Program Committee of the Conference
Program Committee Chair:
· Oleg Budnitskii, Professor of History, and Director of the International Center for the History and Sociology of World War II and Its Consequences, HSE University
Program Committee Members:
· Alain Blum, Research Fellow, Center for Russian, East-European and Caucasian Studies, School for Advanced Studies in the Social Sciences (Paris)
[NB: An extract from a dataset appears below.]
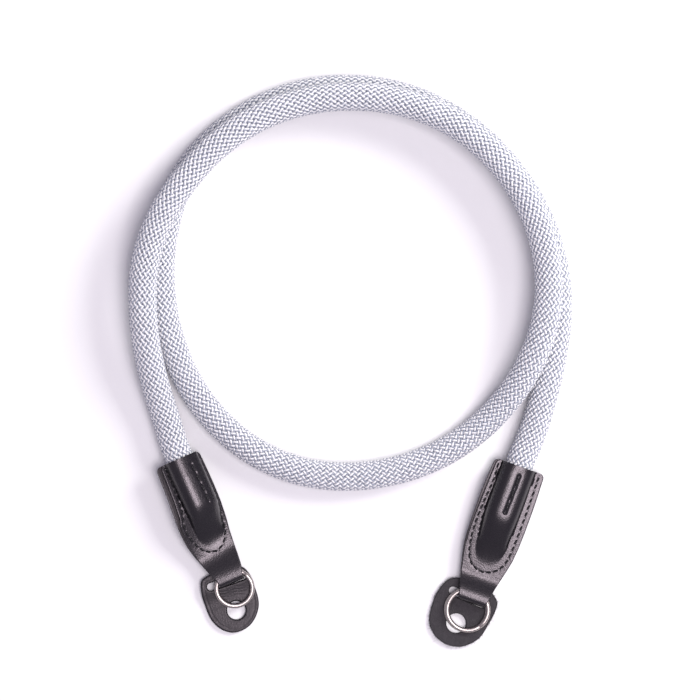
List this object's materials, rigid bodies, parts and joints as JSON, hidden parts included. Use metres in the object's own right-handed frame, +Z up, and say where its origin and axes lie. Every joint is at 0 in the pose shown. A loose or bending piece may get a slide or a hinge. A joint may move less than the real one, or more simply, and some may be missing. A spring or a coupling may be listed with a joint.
{
  "type": "camera strap",
  "caption": "Round braided rope camera strap laid in a coil, with sewn leather ends, split rings and leather bumper pads.",
  "frame": {"origin": "on the surface that the strap lies on, under the middle of the box round its two leather ends, rings and bumper pads", "axes": "+X from the left end to the right end as the picture shows them, +Y from the ends towards the coil, +Z up"},
  "size_m": [0.1819, 0.2356, 0.0245],
  "materials": {
    "rope": "tight round braid of white and blue-grey yarns",
    "smooth_leather": "smooth black grain leather with a soft gloss",
    "rough_leather": "matte black flesh side with a fuzzy cut edge",
    "steel": "bright drawn spring wire"
  },
  "bodies": {
    "root": {"rope": "rope", "leather_end_left": "smooth_leather", "leather_end_right": "smooth_leather", "bumper_left": "smooth_leather", "bumper_right": "rough_leather", "ring_left": "steel", "ring_right": "steel"}
  },
  "joints": []
}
· Kirill Boldovskii, Research Fellow, Saint Petersburg Institute of History of Russian Academy of Sciences
· Michael David-Fox, Professor of History, Georgetown University, and Academic Advisor, International Center for the History and Sociology of World War II and Its Consequences, HSE University
· Mark Edele, Professor of History, University of Melbourne
· Gennady Estraikh, Professor of Hebrew and Judaic Studies, New York University, and Senior Research Fellow, International Center for the History and Sociology of World War II and Its Consequences, HSE University
· Yoram Gorlizki, Professor of Politics, Manchester University
· Jochen Hellbeck, Professor of History, Rutgers University
· Oleg Khlevniuk, Leading Research Fellow, International Center for the History and Sociology of World War II and its Consequences, and Professor of History, HSE University
· Stephen Kotkin, Professor of History, Princeton University
· Tanja Penter, Professor for East European History, Heidelberg University
· Lynne Viola, Professor of History, University of Toronto, and Senior Research Fellow, International Center for the History and Sociology of World War II and Its Consequences, HSE University
This event is intended to build on and extend a series of major international conferences organized by the International Center for the History and Sociology of World War II and Its Consequences of HSE University: “World War II, Nazi Crimes, and the Holocaust in the USSR” (2012); “Russia in the First World War” (2014); “Europe, 1945: Liberation, Occupation, Retribution” (2015), “Stalinism and War” (2016), “A ‘Memory Revolution’: Soviet History through the Lens of Personal Documents” (2017), “Soviet Encounters with West and East” (2018), and others.